Stop! You don't need to spend that. Everyone can save money without really trying. It's about evaluating day-to-day decisions more rationally.
So often our behaviour is driven by what society tells us.
We may, for example, think that we have to upgrade our car before it starts costing us in repairs. Or so the narrative goes. Yet the maths on this just doesn't add up. Or we fall for the received wisdom that if we don't send our kids to after school maths classes they've got no future in life.
Wanting stuff is psychologically unsatisfying. You think owning XYZ is going to make your life better. But the rush is short-lived.
I've started a Swedish death clean, which involves reducing your belongings based on what your relatives might have to do with that stuff when you're gone. I can really see how simpler life is without this stuff.
The Swedes start this process in their 50s. Not buying it would have been a better idea.
Like cleaning your teeth, a little regular budgeting can make your life a whole lot better. I've started drilling down into supermarket transactions so that items such as wine and chocolate come under different categories than "groceries" giving me a truer picture of essential and non-essential spending.
Focus on the spending categories you know in your heart aren't necessary. Online budgeting tools, such as PocketSmith.com, make it quick and easy to single out unhelpful spending.
Avoid premium products
I love blueberries - but I can't bring myself to buy them because they're always packed in plastic.

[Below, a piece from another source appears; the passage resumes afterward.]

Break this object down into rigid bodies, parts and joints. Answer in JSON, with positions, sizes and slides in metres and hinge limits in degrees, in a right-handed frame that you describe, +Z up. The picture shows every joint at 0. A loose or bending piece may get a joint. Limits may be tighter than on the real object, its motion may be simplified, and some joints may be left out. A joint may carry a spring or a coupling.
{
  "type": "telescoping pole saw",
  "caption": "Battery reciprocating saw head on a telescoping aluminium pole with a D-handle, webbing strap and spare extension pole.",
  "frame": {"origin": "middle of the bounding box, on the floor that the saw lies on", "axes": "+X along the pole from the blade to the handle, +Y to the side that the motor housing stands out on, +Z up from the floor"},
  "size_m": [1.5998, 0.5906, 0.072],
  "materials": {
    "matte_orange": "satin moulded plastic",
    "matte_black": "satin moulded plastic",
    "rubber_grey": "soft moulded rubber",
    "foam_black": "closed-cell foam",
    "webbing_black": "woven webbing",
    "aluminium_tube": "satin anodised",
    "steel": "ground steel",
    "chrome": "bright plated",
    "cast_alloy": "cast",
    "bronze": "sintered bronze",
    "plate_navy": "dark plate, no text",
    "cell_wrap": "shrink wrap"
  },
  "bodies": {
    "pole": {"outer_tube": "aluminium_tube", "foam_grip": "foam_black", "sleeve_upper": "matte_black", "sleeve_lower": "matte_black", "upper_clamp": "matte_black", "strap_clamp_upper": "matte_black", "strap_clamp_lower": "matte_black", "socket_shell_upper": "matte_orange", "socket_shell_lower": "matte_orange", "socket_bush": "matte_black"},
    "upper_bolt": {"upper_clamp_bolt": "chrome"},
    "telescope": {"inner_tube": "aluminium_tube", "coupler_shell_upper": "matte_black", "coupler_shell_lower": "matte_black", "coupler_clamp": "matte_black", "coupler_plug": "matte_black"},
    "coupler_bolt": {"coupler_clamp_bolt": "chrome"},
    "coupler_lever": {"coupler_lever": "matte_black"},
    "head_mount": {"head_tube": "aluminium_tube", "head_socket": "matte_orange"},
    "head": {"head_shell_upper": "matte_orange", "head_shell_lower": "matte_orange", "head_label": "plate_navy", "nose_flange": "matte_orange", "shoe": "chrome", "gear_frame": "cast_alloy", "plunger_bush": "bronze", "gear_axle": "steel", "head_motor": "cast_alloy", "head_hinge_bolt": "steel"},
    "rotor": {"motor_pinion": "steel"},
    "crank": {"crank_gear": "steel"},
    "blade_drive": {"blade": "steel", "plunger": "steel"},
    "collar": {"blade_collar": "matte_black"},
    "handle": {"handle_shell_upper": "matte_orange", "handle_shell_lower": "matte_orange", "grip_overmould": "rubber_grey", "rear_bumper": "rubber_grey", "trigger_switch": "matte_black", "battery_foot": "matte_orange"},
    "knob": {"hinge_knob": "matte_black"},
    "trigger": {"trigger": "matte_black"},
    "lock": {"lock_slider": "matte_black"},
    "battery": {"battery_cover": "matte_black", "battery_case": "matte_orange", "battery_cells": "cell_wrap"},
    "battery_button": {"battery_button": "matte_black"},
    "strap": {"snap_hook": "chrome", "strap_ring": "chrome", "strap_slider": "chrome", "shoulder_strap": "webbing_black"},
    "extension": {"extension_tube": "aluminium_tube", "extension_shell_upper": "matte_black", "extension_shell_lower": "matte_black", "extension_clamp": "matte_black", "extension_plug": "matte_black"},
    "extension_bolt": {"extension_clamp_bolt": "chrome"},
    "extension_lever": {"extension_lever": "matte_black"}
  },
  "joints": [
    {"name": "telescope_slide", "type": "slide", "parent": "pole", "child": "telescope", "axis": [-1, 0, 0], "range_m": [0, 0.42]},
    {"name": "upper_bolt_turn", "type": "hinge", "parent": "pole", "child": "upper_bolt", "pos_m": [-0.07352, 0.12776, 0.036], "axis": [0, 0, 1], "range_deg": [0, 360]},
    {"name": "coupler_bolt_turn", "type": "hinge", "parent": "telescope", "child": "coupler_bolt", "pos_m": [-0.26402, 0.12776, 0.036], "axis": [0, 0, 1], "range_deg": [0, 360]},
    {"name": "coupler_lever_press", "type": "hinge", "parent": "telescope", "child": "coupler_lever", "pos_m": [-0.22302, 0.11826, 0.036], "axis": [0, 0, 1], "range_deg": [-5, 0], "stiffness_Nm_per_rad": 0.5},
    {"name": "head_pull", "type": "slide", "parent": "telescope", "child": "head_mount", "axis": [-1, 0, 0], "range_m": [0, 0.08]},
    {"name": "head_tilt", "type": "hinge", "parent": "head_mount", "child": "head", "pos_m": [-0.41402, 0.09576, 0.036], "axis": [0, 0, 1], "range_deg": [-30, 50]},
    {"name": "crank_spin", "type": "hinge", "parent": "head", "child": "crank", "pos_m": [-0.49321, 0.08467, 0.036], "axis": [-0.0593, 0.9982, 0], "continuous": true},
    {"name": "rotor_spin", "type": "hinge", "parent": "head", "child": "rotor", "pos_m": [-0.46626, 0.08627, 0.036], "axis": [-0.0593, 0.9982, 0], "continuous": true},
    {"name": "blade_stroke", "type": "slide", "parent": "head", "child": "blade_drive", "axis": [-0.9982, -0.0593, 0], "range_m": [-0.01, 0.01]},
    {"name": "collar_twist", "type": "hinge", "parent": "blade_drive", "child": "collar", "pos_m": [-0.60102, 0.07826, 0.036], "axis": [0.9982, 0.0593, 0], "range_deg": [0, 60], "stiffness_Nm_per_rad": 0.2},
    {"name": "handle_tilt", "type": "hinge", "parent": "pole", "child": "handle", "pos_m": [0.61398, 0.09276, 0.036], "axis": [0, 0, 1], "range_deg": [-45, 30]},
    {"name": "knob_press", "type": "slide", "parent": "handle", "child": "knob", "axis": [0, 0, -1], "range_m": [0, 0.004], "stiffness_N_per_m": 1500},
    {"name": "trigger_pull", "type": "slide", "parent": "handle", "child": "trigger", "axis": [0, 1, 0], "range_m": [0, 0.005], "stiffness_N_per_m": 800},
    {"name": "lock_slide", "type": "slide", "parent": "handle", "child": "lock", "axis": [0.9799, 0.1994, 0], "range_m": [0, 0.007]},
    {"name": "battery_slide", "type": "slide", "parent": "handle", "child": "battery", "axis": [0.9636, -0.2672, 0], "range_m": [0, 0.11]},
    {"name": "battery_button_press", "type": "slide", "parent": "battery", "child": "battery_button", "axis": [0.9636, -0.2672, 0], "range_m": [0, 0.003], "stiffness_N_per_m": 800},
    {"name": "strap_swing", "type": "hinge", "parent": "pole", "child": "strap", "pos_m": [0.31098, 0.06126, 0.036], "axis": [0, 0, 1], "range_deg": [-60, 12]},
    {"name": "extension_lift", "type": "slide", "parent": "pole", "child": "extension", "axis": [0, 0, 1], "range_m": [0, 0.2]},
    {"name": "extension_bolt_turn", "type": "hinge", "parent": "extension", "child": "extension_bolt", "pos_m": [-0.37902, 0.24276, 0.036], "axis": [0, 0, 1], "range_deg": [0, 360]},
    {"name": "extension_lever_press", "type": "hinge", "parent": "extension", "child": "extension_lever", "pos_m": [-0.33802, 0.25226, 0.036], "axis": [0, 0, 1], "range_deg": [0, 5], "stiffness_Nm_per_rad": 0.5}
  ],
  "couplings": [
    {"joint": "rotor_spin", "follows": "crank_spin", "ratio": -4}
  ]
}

Thanks to the zero waste movement I try, for environmental reasons, only to buy loose fruit. The outcome of this waste reduction campaign is that I spend less money on branded food, be it blueberries or anything in fancy packets.
I finally relented and upgraded my five-year-old dog-slow phone. The new one is a Huawei, which has less of a premium than the Samsung or Apple name, but it's fast, was a steal, and does all I want.

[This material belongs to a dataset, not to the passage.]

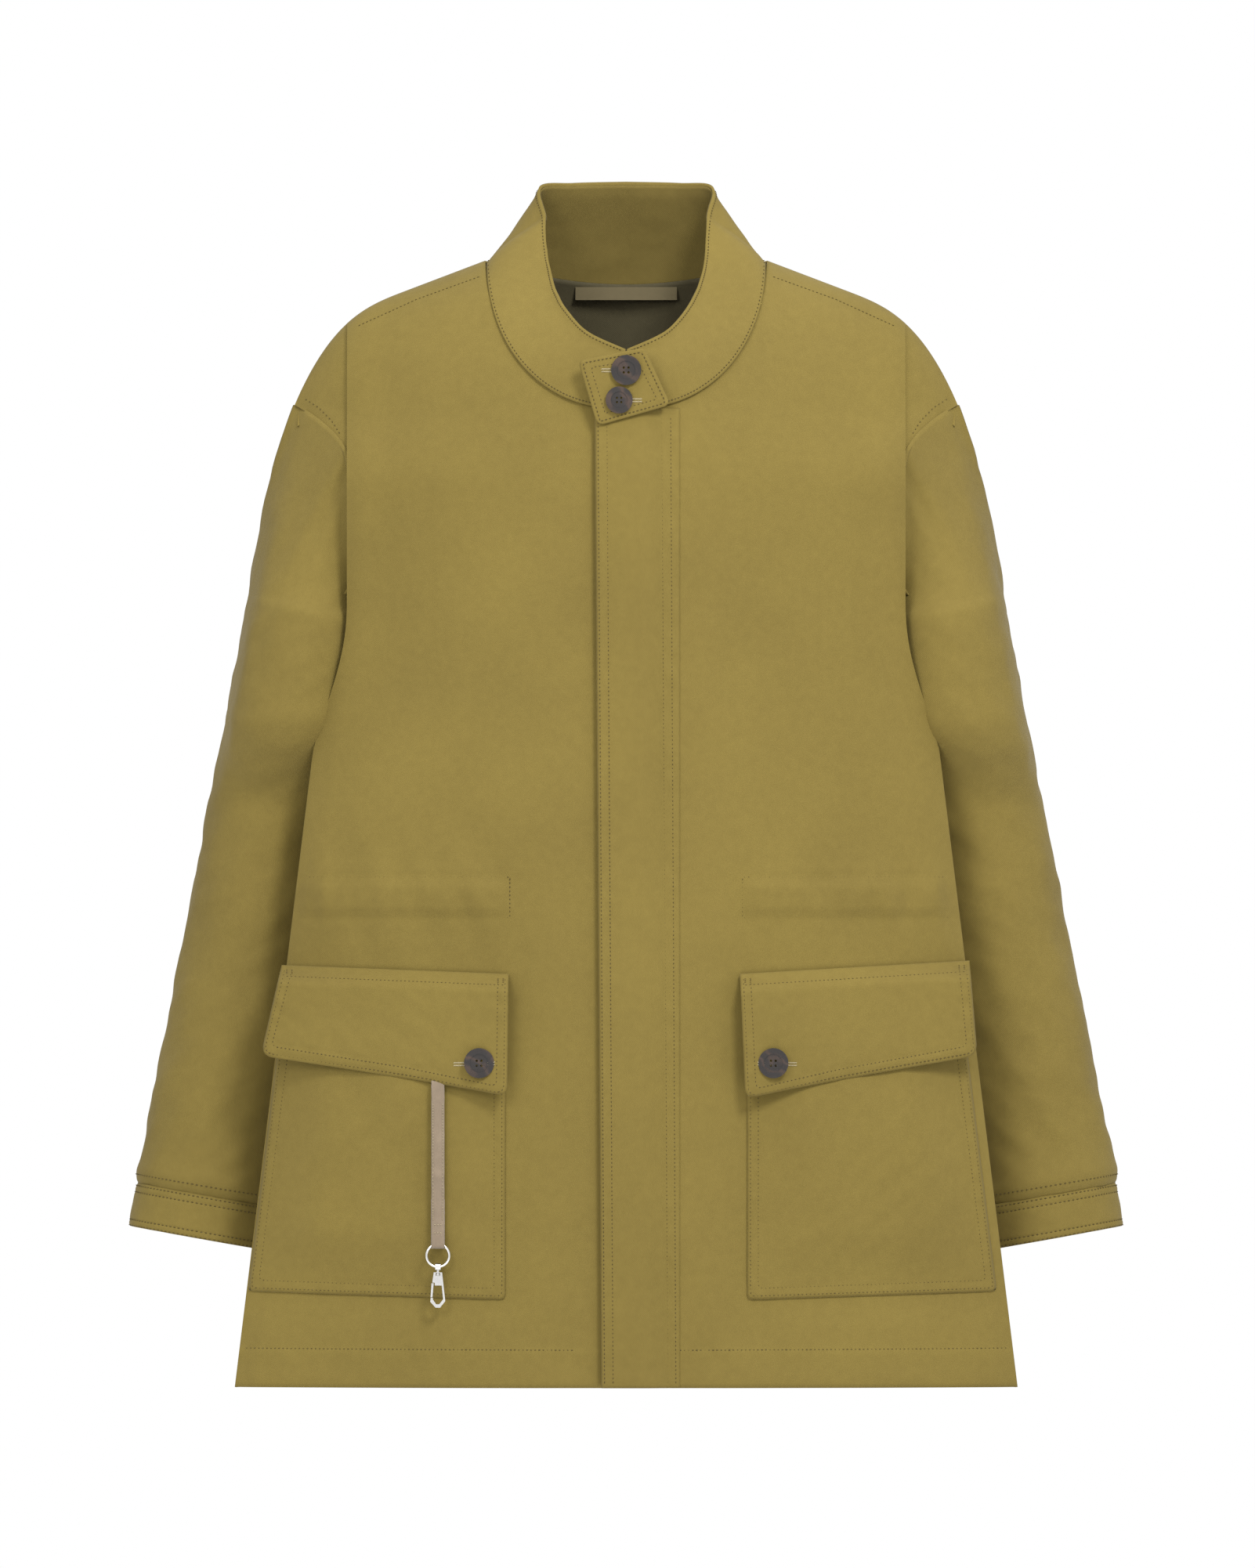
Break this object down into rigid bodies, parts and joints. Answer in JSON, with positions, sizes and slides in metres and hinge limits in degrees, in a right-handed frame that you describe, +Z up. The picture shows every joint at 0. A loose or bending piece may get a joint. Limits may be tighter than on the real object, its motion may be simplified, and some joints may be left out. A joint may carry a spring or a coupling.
{
  "type": "field coat",
  "caption": "Hip-length cotton coat with stand collar, throat tab, zip under a fly front, flap patch pockets, cuffed sleeves and a strap with a snap hook.",
  "frame": {"origin": "middle of the hanger loop at the back of the neck, from which the coat hangs", "axes": "+Z up; the front faces -Y; +X is the wearer's left"},
  "size_m": [0.7604, 0.2214, 0.9252],
  "materials": {
    "shell": "matt cotton",
    "lining": "smooth woven lining",
    "tape": "zip tape",
    "elastic": "knitted elastic",
    "webbing": "suede",
    "button": "horn effect",
    "thread": "sewing thread",
    "metal": "nickel plate",
    "zip_metal": "antique"
  },
  "bodies": {
    "coat": {"back_panel": "shell", "back_lining": "lining", "left_upper_front": "shell", "right_upper_front": "shell", "left_upper_lining": "lining", "right_upper_lining": "lining", "collar": "shell", "collar_facing": "lining", "hanger_loop": "shell", "collar_buttons": "button", "collar_button_threads": "thread", "back_waist_casing": "shell", "back_waist_elastic": "elastic"},
    "collar_tab": {"collar_tab": "shell"},
    "left_front": {"left_front": "shell", "left_front_lining": "lining", "fly": "shell", "left_zip_tape": "tape", "left_zip_teeth": "zip_metal", "zip_pin": "zip_metal", "left_pocket": "shell", "left_pocket_button": "button", "left_waist_casing": "shell", "left_waist_elastic": "elastic"},
    "right_front": {"right_front": "shell", "right_front_lining": "lining", "right_zip_tape": "tape", "right_zip_teeth": "zip_metal", "zip_box": "zip_metal", "right_pocket": "shell", "right_pocket_button": "button", "right_waist_casing": "shell", "right_waist_elastic": "elastic", "strap_anchor": "webbing"},
    "zip_slider": {"zip_slider": "zip_metal", "zip_pull": "zip_metal"},
    "left_flap": {"left_flap": "shell"},
    "right_flap": {"right_flap": "shell"},
    "left_sleeve": {"left_sleeve": "shell", "left_sleeve_lining": "lining", "left_cuff": "shell"},
    "right_sleeve": {"right_sleeve": "shell", "right_sleeve_lining": "lining", "right_cuff": "shell"},
    "key_strap": {"key_strap": "webbing"},
    "key_ring": {"key_ring": "metal"},
    "hook_swivel": {"hook_swivel": "metal"},
    "snap_hook": {"hook_body": "metal", "gate_pin": "metal", "gate_spring": "metal"},
    "hook_gate": {"hook_gate": "metal"}
  },
  "joints": [
    {"name": "front_open", "type": "hinge", "parent": "coat", "child": "left_front", "pos_m": [0.257, -0.087, -0.496], "axis": [-0.1219, 0, 0.9925], "range_deg": [0, 45]},
    {"name": "right_front_open", "type": "hinge", "parent": "coat", "child": "right_front", "pos_m": [-0.257, -0.087, -0.496], "axis": [0.1219, 0, 0.9925], "range_deg": [-45, 0]},
    {"name": "zip_slide", "type": "slide", "parent": "right_front", "child": "zip_slider", "axis": [0, -0.0157, 0.9999], "range_m": [-0.66, 0]},
    {"name": "left_flap_lift", "type": "hinge", "parent": "left_front", "child": "left_flap", "pos_m": [0.088, -0.16177, -0.528], "axis": [-0.964, -0.2623, -0.0443], "range_deg": [0, 150]},
    {"name": "right_flap_lift", "type": "hinge", "parent": "right_front", "child": "right_flap", "pos_m": [-0.088, -0.16177, -0.528], "axis": [-0.964, 0.2623, 0.0443], "range_deg": [0, 150]},
    {"name": "tab_open", "type": "hinge", "parent": "coat", "child": "collar_tab", "pos_m": [0.034, -0.1653, -0.094], "axis": [-0.4138, 0, 0.9104], "range_deg": [0, 100]},
    {"name": "left_sleeve_lift", "type": "hinge", "parent": "coat", "child": "left_sleeve", "pos_m": [0.256, -0.054, -0.092], "axis": [0, -1, 0], "range_deg": [0, 60]},
    {"name": "right_sleeve_lift", "type": "hinge", "parent": "coat", "child": "right_sleeve", "pos_m": [-0.256, -0.054, -0.092], "axis": [0, 1, 0], "range_deg": [0, 60]},
    {"name": "strap_swing", "type": "hinge", "parent": "right_front", "child": "key_strap", "pos_m": [-0.144, -0.14751, -0.615], "axis": [-1, 0, 0], "range_deg": [0, 80]},
    {"name": "ring_swing", "type": "hinge", "parent": "key_strap", "child": "key_ring", "pos_m": [-0.144, -0.14751, -0.736], "axis": [-1, 0, 0], "range_deg": [0, 25]},
    {"name": "swivel_swing", "type": "hinge", "parent": "key_ring", "child": "hook_swivel", "pos_m": [-0.144, -0.14751, -0.7534], "axis": [-1, 0, 0], "range_deg": [0, 60]},
    {"name": "hook_turn", "type": "hinge", "parent": "hook_swivel", "child": "snap_hook", "pos_m": [-0.144, -0.14751, -0.7576], "axis": [0, 0, 1], "continuous": true},
    {"name": "gate_open", "type": "hinge", "parent": "snap_hook", "child": "hook_gate", "pos_m": [-0.1479, -0.14751, -0.7668], "axis": [0, -1, 0], "range_deg": [0, 25], "stiffness_Nm_per_rad": 0.004, "springref_deg": -11.46}
  ],
  "couplings": [
    {"joint": "right_front_open", "follows": "front_open", "ratio": -1},
    {"joint": "zip_slide", "follows": "front_open", "m_per_rad": -0.82}
  ]
}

My teenagers have given the beast the thumbs up and have commented on how much less I spent than I could have.
Review automatic payments
What leaves your account automatically each month? Whatever it is should be reviewed annually. Shop around for utilities, insurance, or whatever else it is that you've allowed organisations to dip into your account for.
Watch the fritter factor
Do you buy Coca Cola in the service station or grab an Uber instead of walking five minutes? This is frittering and adds up to a whole lot of wasteful spending.

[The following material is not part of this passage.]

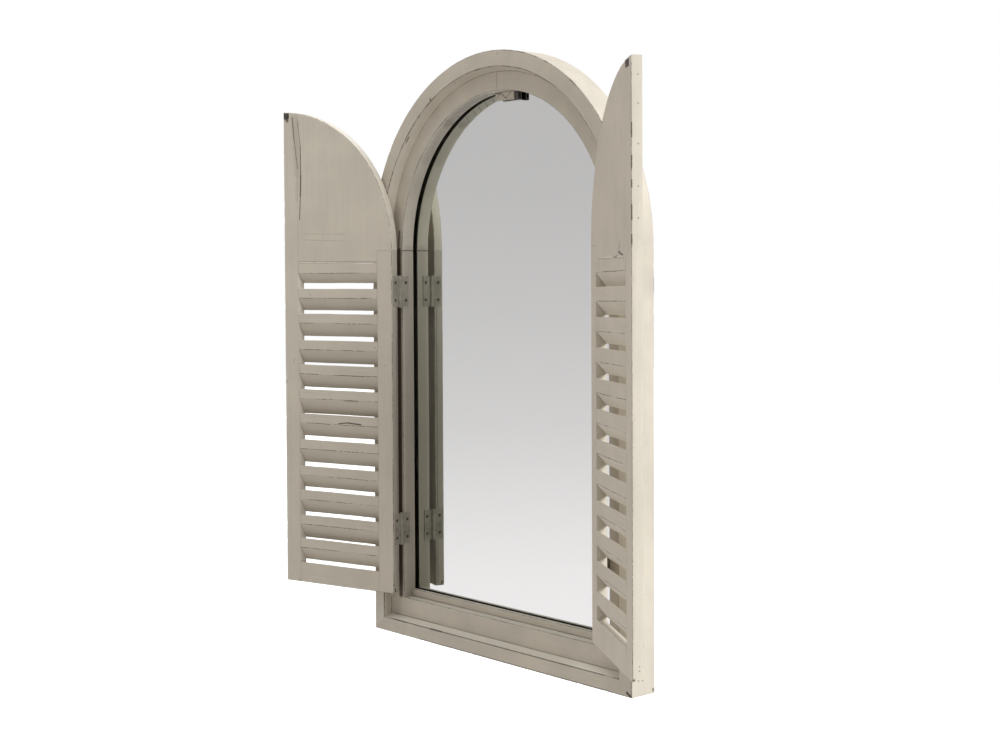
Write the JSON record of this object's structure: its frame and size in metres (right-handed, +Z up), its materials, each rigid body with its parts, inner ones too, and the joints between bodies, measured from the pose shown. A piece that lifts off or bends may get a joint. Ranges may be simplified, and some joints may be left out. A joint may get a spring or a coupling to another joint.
{
  "type": "shutter mirror",
  "caption": "Arched wall mirror in a stepped painted wooden frame, with a pair of louvred shutters on butt hinges that close over the glass.",
  "frame": {"origin": "midway between the two hanging holes, on the wall's face", "axes": "+X across to the viewer's right, +Y into the wall, +Z up; the mirror faces -Y"},
  "size_m": [0.7453, 0.1463, 0.7755],
  "materials": {
    "painted_wood": "matt greige paint, brushed on, rubbed through at the edges",
    "hinge_paint": "steel painted over with the wood, chipped",
    "catch_steel": "dark, scuffed",
    "zinc_steel": "dull zinc plate",
    "clear_glass": "clear, polished",
    "silvering": "silvered",
    "plywood": "raw, sanded",
    "felt": "felt"
  },
  "bodies": {
    "root": {"left_jamb": "painted_wood", "right_jamb": "painted_wood", "bottom_rail": "painted_wood", "left_arch": "painted_wood", "right_arch": "painted_wood", "left_inner_jamb": "painted_wood", "right_inner_jamb": "painted_wood", "inner_sill": "painted_wood", "left_inner_arch": "painted_wood", "right_inner_arch": "painted_wood", "sill_stop": "painted_wood", "crown_block": "painted_wood", "magnetic_catch": "catch_steel", "mirror_glass": "clear_glass", "mirror_silvering": "silvering", "back_panel": "plywood", "panel_brads": "zinc_steel", "hanging_plates": "zinc_steel", "wall_pads": "felt", "frame_screws": "hinge_paint", "jamb_hinge_leaves": "hinge_paint", "hinge_pins": "hinge_paint"},
    "left_shutter": {"left_hinge_stile": "painted_wood", "left_free_stile": "painted_wood", "left_top_panel": "painted_wood", "left_shutter_rail": "painted_wood", "left_shutter_hinge_leaves": "hinge_paint", "left_shutter_screws": "hinge_paint", "left_strike_plate": "catch_steel", "left_louvre_1": "painted_wood", "left_louvre_2": "painted_wood", "left_louvre_3": "painted_wood", "left_louvre_4": "painted_wood", "left_louvre_5": "painted_wood", "left_louvre_6": "painted_wood", "left_louvre_7": "painted_wood", "left_louvre_8": "painted_wood", "left_louvre_9": "painted_wood", "left_louvre_10": "painted_wood", "left_louvre_11": "painted_wood", "left_louvre_12": "painted_wood"},
    "right_shutter": {"right_hinge_stile": "painted_wood", "right_free_stile": "painted_wood", "right_top_panel": "painted_wood", "right_shutter_rail": "painted_wood", "right_shutter_hinge_leaves": "hinge_paint", "right_shutter_screws": "hinge_paint", "right_strike_plate": "catch_steel", "right_louvre_1": "painted_wood", "right_louvre_2": "painted_wood", "right_louvre_3": "painted_wood", "right_louvre_4": "painted_wood", "right_louvre_5": "painted_wood", "right_louvre_6": "painted_wood", "right_louvre_7": "painted_wood", "right_louvre_8": "painted_wood", "right_louvre_9": "painted_wood", "right_louvre_10": "painted_wood", "right_louvre_11": "painted_wood", "right_louvre_12": "painted_wood"}
  },
  "joints": [
    {"name": "left_shutter_swing", "type": "hinge", "parent": "root", "child": "left_shutter", "pos_m": [-0.19948, -0.0322, 0], "axis": [0, 0, 1], "range_deg": [0, 164.2]},
    {"name": "right_shutter_swing", "type": "hinge", "parent": "root", "child": "right_shutter", "pos_m": [0.19948, -0.0322, 0], "axis": [0, 0, 1], "range_deg": [-148.9, 15.3]}
  ]
}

Fisher Funds founder Carmel Fisher wrote that early in her marriage the fritter added up to more than her mortgage.
Make it last longer
We're always telling ourselves we need a new car, new clothes or computer for reasons that aren't always true.
I visited a family last week who, when they needed more bedrooms, simply carpeted the internal garage. That's a lot cheaper than upgrading to a bigger home.
Get yourself a mantra
Mine has always been "do I really need this?". When I remember to say it and am truthful with myself the answer is usually "no". A few other ideas include: "Saving feels better than spending"; "Will I use it?"; "Can it wait?"; and "Have I saved this month?".
Consider the psychology
We all think we are masters of our money, but even the experts are finding out more about how our psychological makeup stops us behaving sensibly and logically. Read a book: my current favourite is Dan Ariely's Dollars and Sense. Another goodie is Gary Belsky and Thomas Gilovich's Why Smart People Make Big Money Mistakes.
Finally, it's down to each individual to choose to spend less and live within a budget. No-one can do it for you.